Rediscovering True Satisfaction
Speake begins with candor: she, too, was a self-professed sugar addict whose body and emotions were wrecked by dependence on sweets. But dieting never transformed her spirit. It's here that her argument crystallizes—the real craving isn’t for sugar at all, but for God. Physical hunger and emotional emptiness reveal our misplaced dependence on treats rather than trust. Her approach combines personal testimony, biblical teaching, and practical fasting principles to show how denying sugar leads to feasting on divine goodness. This message mirrors John Piper’s insight in A Hunger for God: we often suffer from soul malnutrition, nibbling at the world’s table until we lose appetite for the glory of God.
Fast to Feast: The Core Idea
At its core, The 40-Day Sugar Fast reframes fasting as relational rather than ritualistic. It’s not about denying yourself sweets—it’s about discovering sweetness itself in the presence of Christ. Each of the forty daily reflections turns sugar cravings into spiritual encounters: lessons on trust, surrender, joy, clarity, and emotional healing. Speake organizes this journey around biblical stories—Joshua’s victory at Jericho becomes a metaphor for breaking strongholds; King Jehoshaphat’s battle shows how worship defeats fear; and Jesus’s forty days in the wilderness teaches holy dependence. The fast becomes a spiritual training ground where the reader learns to taste and see that the Lord is good (Psalm 34:8).
From Addiction to Abundance
Speake’s process doesn’t shy away from the physical realities—withdrawal, emotional detox, and daily temptations—but she reframes them through faith. Every craving becomes an invitation to prayer: the pangs that once led to the pantry now lead to the presence of God. As readers advance from Day 1 (“Taste and See”) to Day 40 (“Live Like It’s True”), the book gradually widens its scope beyond sugar. It asks, “What else are you craving?”—turning attention to other idols like technology, alcohol, shopping, and self-sufficiency. The goal isn’t perfection, but transformation: learning to substitute all lesser satisfactions for divine fullness.

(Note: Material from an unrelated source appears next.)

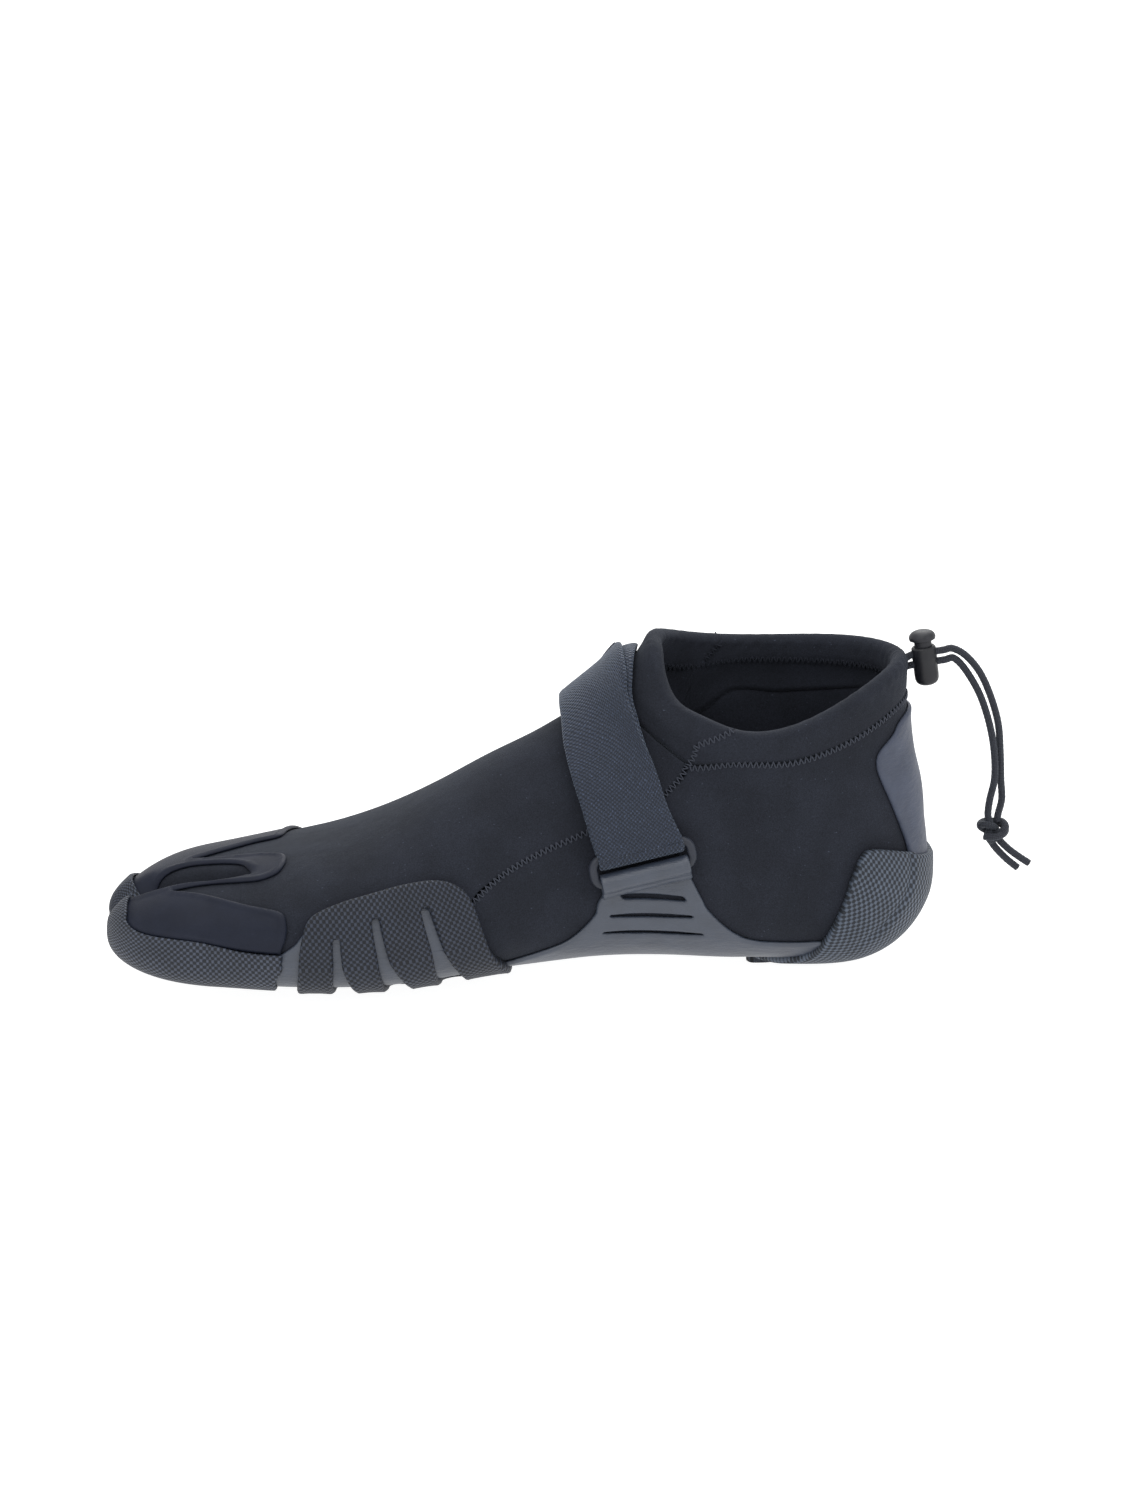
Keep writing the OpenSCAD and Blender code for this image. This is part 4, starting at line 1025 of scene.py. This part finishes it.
def build_seams():
    lines = [[[8.1, 72.5], [7.62, 65.1], [6.62, 61.05], [5.6, 57.05], [4.5, 53.6], [3.55, 53.5]],
             [[3.5, 54.3], [1.8, 61.2], [0.5, 66.6], [0.12, 68]],
             [[3.55, 54.8], [2.2, 76.8], [1.9, 100], [1.6, 124], [1.31, 150], [1.22, 178]]]
    parts, inside_parts = [], []
    for line in lines:
        for s in (1, -1):
            uv = curve(line, fine=30)
            u, v = uv[:, 0], s * uv[:, 1]
            parts.append(zigzag(skin(u, v, np.full(len(u), -0.25)), outward(u, v), lift=0.42))
            if line[0][0] > 4:
                inside_parts.append(zigzag(skin(u, v, np.full(len(u), -FOAM)), -outward(u, v)))
    leg = [3.36, 3.38, 3.46, 2.16, 1.86, 1.56, 1.28, 1.18]
    for s in (1, -1):
        for line in ([[1.9, 20], [1.85, 50], [1.3, 77], [1.12, 100], [1, 124], [0.92, 150],
                      [0.88, 176]], [[0.45, 67], [0.9, 65.5], [1.4, 63.5]]):
            uv = curve(line, fine=30)
            u, v = uv[:, 0], s * uv[:, 1]
            low = np.interp(uv[:, 1], [0, 34, 54, 77, 100, 124, 150, 180], leg) + 0.16
            h = lining((u - FOLD) / (low - FOLD)) - 0.1
            inside_parts.append(zigzag(bare(u, v) + outward(u, v) * h[:, None], -outward(u, v)))
    for name, group, finish in (("seam_stitching", parts, THREAD),
                                ("seam_stitching_inside", inside_parts, NEOPRENE)):
        points, faces = gather(group)
        claim(mesh(name, points, faces, None, finish), "thread", "seam_stitching")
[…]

A Spiritual Lifestyle, Not a Temporary Fix
Unlike conventional fasting guides, Speake roots discipline in grace rather than guilt. She insists this isn’t a “diet” or religious performance—it’s discipleship. Every chapter moves between Scripture, story, and daily prayer, blending accessible theology with emotional honesty. This makes the book both practical and pastoral, guiding readers to replace appetite-driven living with Spirit-led abundance. In the end, The 40-Day Sugar Fast argues that freedom begins when God’s presence becomes sweeter than any sugar high. By the final chapters, readers are invited not merely to finish a fast, but to form a lifelong habit of feasting on God.
Why It Matters
Speake’s message resonates in a culture saturated by consumption. The book speaks to weary hearts seeking not better diets, but deeper meaning. It reminds us that emotional eating is often a spiritual longing in disguise, and that fasting unveils the God-shaped hunger underneath every craving. Ultimately, Speake contends that transformation is not found in willpower, but in worship. When we fast from what temporarily fills us, we make room to be filled, sustained, and satisfied by the only sweetness that lasts—the presence of Jesus Himself.